Saint André Dũng Lạc, prêtre, et ses compagnons, martyrs

Martyrs du Viêt-Nam Martyrs du Viêt-Nam  (Missions étrangères de Paris)

La semence de l’Église

Un homme, un prêtre, donne son nom à la fête d’aujourd’hui, mais l’un représente beaucoup de personnes : 117 fidèles vietnamiens. Il s’agissait d’évêques, de prêtres et de nombreux laïcs, une mère de six enfants et même un enfant de neuf ans, qui ont donné leur vie pour le Christ entre le XVIIe et le XIXe siècle. 96 étaient des Vietnamiens de souche et 21 des missionnaires espagnols ou français qui avaient embrassé cette terre et sa culture. Le groupe des 117, canonisés ensemble par le Pape Jean-Paul II en 1988, représente à son tour une multitude anonyme estimée entre 100 000 et 300 000 martyrs, la « grande nuée de témoins » dont le sang fut la semence d’une Église florissante sur la terre du Vietnam.

An-Tran, ou André

Le Père André Dũng-Lạc, qui donne son nom et l’histoire de sa vie à ce groupe de martyrs, est né sous le nom de Dung An-Tran dans une famille pauvre et ordinaire du nord du Vietnam vers 1795. La famille suivait la religion traditionnelle de leur pays. Mais quand An-Tran avait douze ans, sa famille déménagea à Hanoi pour chercher du travail. Là, il rencontra un chrétien, un catéchiste qui le logea et l’instruisit au sujet du Seigneur et Sauveur de l’humanité. Le jeune garçon fut baptisé sous le nom d’André. En 1823, André fut ordonné prêtre, et sa prédication et sa simplicité de vie conduisirent de nombreuses personnes au baptême. Mais c’était dangereux d’être chrétien au Vietnam en ce temps-là.
En 1832, l’empereur Minh-Mang interdit les missionnaires étrangers et ordonna aux chrétiens vietnamiens de piétiner les crucifix afin de renier publiquement leur foi en Jésus-Christ. Beaucoup refusèrent. L’amour rendait les fidèles créatifs, et ils cachèrent les prêtres dans des grottes ou parfois dans leurs maisons, risquant et donnant souvent leur vie.
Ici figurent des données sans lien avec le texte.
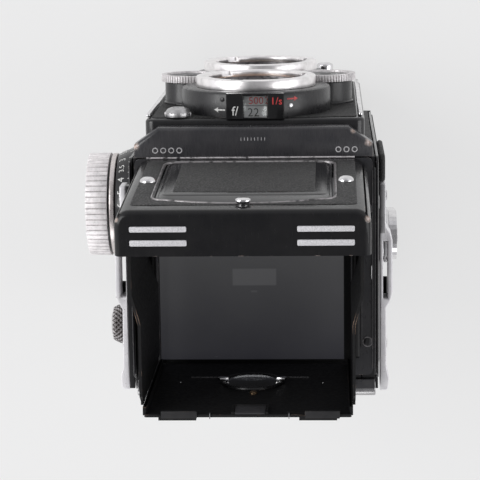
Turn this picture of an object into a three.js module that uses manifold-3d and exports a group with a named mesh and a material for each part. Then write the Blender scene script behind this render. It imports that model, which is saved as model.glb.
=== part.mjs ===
// Twin lens reflex camera with its viewing hood open.
// Millimetres, +Z up. The lenses look along -Y, and +X is the photographer's left, where the focus knob is.
// The body's own frame has x = 0 midway between its sides, y = 0 under the middle of the screen and z = 0
// under the feet. The exported group moves it so that the origin is the middle of the whole box's base.
import * as THREE from "three";
import { mergeVertices } from "three/addons/utils/BufferGeometryUtils.js";
import Module from "manifold-3d";

const wasm = await Module();
wasm.setup();

// ---- driving dimensions ----
const GAP = 0.3; // air between neighbouring pieces
const CORE_HALF = 37.6; // casting, half width
const SKIN = 1.4; // side panel thickness
const SIDE = CORE_HALF + GAP + SKIN; // outer face of a side panel
const FOOT = 1.6; // feet hold the base this high
const BASE_TOP = 5.2; // top of the hinged base
const CORE_TOP = 125.6;
const CORE_FRONT = -38;
const CORE_REAR = 33;
const DECK = 128; // top of the hood's base frame
const DOOR_REAR = 37.3; // outer face of the back door

const TAKING_Z = 55; // lens axes, one above the other
const LENS_PITCH = 42;
const VIEWING_Z = TAKING_Z + LENS_PITCH;
const GLASS_R = 14.5;
const RING_R = 19.3; // outer radius of a bayonet ring
const RING_FRONT = { viewing: -60.9, taking: -61.8 }; // the taking lens stands a little further out

const SCREEN_Y = -2; // the mirror's 45 degree plane passes through the viewing axis here
const CHAMBER_HALF = 33.3; // spool chambers, half width
const TAKE_UP = { y: 20.5, z: 98.3, r: 12.2 };
const SUPPLY = { y: -8.5, z: 18.5 };
const GATE_HALF = 28;
const GATE_Y = 30.3; // film plane

const BOARD = { half: 34.4, low: 8, high: 120.5, front: -49.5, rear: -38.4, wall: 2.4 };
const WHEEL = { x: 22.3, z: 76, r: 10, front: -59.2, rear: -56.6 };
const SCALE_R = 22.5; // figures on the scales, which turn round the viewing lens
const HOUSING_R = 24;
const HOUSING_FRONT = -58;

const FOCUS = { y: -15.5, z: 76, r: 17.3, outer: 57.1, inner: 49.6 };
const CRANK = { y: -4, z: 74, hub: 9, head: 8.3, length: 29, x: [-45.95, -43.3] };

const LID = { half: 35.6, long: 68.7, deep: 12.8, front: -37.9, lean: THREE.MathUtils.degToRad(3.9) };
const LID_WALL = 1;
const FLAP = { half: 25.5, low: 6.4, high: 53.5, bow: 6.5 };
const WALL_HIGH = 189; // top of the hood's side and back walls
const WALL = 0.8;
const BACK_WALL = { half: 29.6, y: 27, hinge: 129 };
const SIDE_WALL_HINGE = { left: 131.5, right: 132.7 };

// ---- materials ----
const material = (color, roughness, metalness) => new THREE.MeshStandardMaterial({ color, roughness, metalness });
const enamel = material(0x17171a, 0.28, 0.2);
const leather = material(0x1c1c1d, 0.75, 0);
const mattBlack = material(0x0d0d0f, 0.85, 0);
const chrome = material(0xd2d0d6, 0.2, 1);
const satin = material(0xbab8c0, 0.38, 1);
const brass = material(0xb08d57, 0.4, 1);
const steel = material(0x8d8d92, 0.35, 1);
const glass = material(0x9aa7ae, 0.05, 0);
const silvered = material(0xe8ecef, 0.03, 1);
const scaleFace = material(0xb9bcc0, 0.5, 0.3);

// ---- solids ----
// A closed geometry as a solid for cutting and joining.
function solid(geometry) {
  const bare = geometry.clone();
  bare.deleteAttribute("normal");
  bare.deleteAttribute("uv");
  const merged = mergeVertices(bare, 1e-4);
  const vertProperties = merged.attributes.position.array;
  const triVerts = new Uint32Array(merged.index.array);
  return new wasm.Manifold(new wasm.Mesh({ numProp: 3, vertProperties, triVerts }));
}

const join = (first, ...rest) => rest.reduce((a, b) => a.add(b), first);
const cut = (first, ...rest) => rest.reduce((a, b) => a.subtract(b), first);

function box([x0, x1], [y0, y1], [z0, z1]) {
  const geometry = new THREE.BoxGeometry(x1 - x0, y1 - y0, z1 - z0);
  return solid(geometry.translate((x0 + x1) / 2, (y0 + y1) / 2, (z0 + z1) / 2));
}

// A cylinder or cone along X, Y or Z, from one coordinate to another. centre holds the other two, in order.
function rod(axis, centre, [from, to], r, { endR = r, sides = 32, turn = 0 } = {}) {
  const geometry = new THREE.CylinderGeometry(endR, r, to - from, sides);
  geometry.rotateY(turn);
  geometry.translate(0, (from + to) / 2, 0);
  if (axis === "x") geometry.rotateZ(-Math.PI / 2).translate(0, centre[0], centre[1]);
  if (axis === "y") geometry.translate(centre[0], 0, centre[1]);
  if (axis === "z") geometry.rotateX(Math.PI / 2).translate(centre[0], centre[1], 0);
  return solid(geometry);
}

// A profile of [radius, distance] points turned about a line along X or Y. The profile closes on the axis.
function turned(axis, centre, profile, sides = 32) {
  const points = profile.map(([r, along]) => new THREE.Vector2(r, along));
  const geometry = new THREE.LatheGeometry(points, sides);
  if (axis === "x") geometry.rotateZ(-Math.PI / 2).translate(0, centre[0], centre[1]);
  if (axis === "y") geometry.translate(centre[0], 0, centre[1]);
  return solid(geometry);
}

const outline = (points) => new THREE.Shape(points.map(([u, v]) => new THREE.Vector2(u, v)));

function roundedOutline([u0, u1], [v0, v1], r) {
  const shape = new THREE.Shape();
  shape.absarc(u1 - r, v0 + r, r, -Math.PI / 2, 0);
  shape.absarc(u1 - r, v1 - r, r, 0, Math.PI / 2);
  shape.absarc(u0 + r, v1 - r, r, Math.PI / 2, Math.PI);
  shape.absarc(u0 + r, v0 + r, r, Math.PI, (3 * Math.PI) / 2);
  return shape;
}

// An outline pushed along one axis. Its own plane is (y, z) for X, (x, z) for Y and (x, y) for Z.
function pushed(axis, shape, [from, to], curveSegments = 4) {
  const geometry = new THREE.ExtrudeGeometry(shape, { depth: to - from, bevelEnabled: false, curveSegments });
  if (axis === "x") {
    const turn = new THREE.Matrix4().makeBasis(
      new THREE.Vector3(0, 1, 0),
      new THREE.Vector3(0, 0, 1),
      new THREE.Vector3(1, 0, 0),
    );
    geometry.applyMatrix4(turn).translate(from, 0, 0);
  }
  if (axis === "y") geometry.rotateX(Math.PI / 2).translate(0, to, 0);
  if (axis === "z") geometry.translate(0, 0, from);
  return solid(geometry);
}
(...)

Certains de ces fidèles furent décapités, d’autres étouffés, d’autres encore écorchés vifs ; et d’autres, souvent des prêtres, furent pendus dans des cages sur des places publiques jusqu’à leur mort.
Le Père André fut arrêté une première fois en 1835, mais ses paroissiens payèrent la rançon pour le libérer. Il changea son nom de famille en Lạc et s’installa dans une autre région pour éviter la persécution, mais la persécution le suivit. En 1839, il fut à nouveau arrêté avec un autre prêtre vietnamien, le Père Peter Thi, auquel le Père André avait rendu visite pour se confesser. Les deux hommes furent libérés contre rançon, puis arrêtés à nouveau, torturés et finalement décapités à Hanoï le 21 décembre 1839.

Des racines profondes

D’autres vagues de persécution suivirent la mort du Père André, tout comme elles l’avaient précédée. En effet, les fidèles vietnamiens furent soumis à certaines des formes de martyre les plus cruelles de l’histoire du christianisme. Les chrétiens avaient les mots « ta dao », ou « fausse religion », écrits sur leur visage. Ils furent dépouillés de leurs biens et de leur famille, et soumis à des formes de torture diaboliquement ingénieuses. Les villages chrétiens furent détruits. Mais les membres baptisés du Corps du Christ sur la terre du Vietnam connaissaient trop bien la voix de leur Pasteur pour le trahir. Ce que les dirigeants du pays firent pour anéantir l’Église, l’Esprit de Dieu l’utilisa pour lui donner des racines profondes et durables au sein du peuple vietnamien. À la fin du XXe siècle, les catholiques étaient estimés à 10 % de la population vietnamienne.
Lorsque le Père André Dũng-Lạc et les martyrs vietnamiens – les 117 nommés et les centaines de milliers non nommés – furent canonisés en 1988, le gouvernement communiste du Vietnam ne permit pas à un seul représentant du pays d’y assister. Mais 8 000 catholiques vietnamiens de la diaspora étaient là, remplis de joie d’être les enfants de cette Église souffrante. La fête de cette grande nuée de témoins du pays du Vietnam est célébrée le 24 novembre.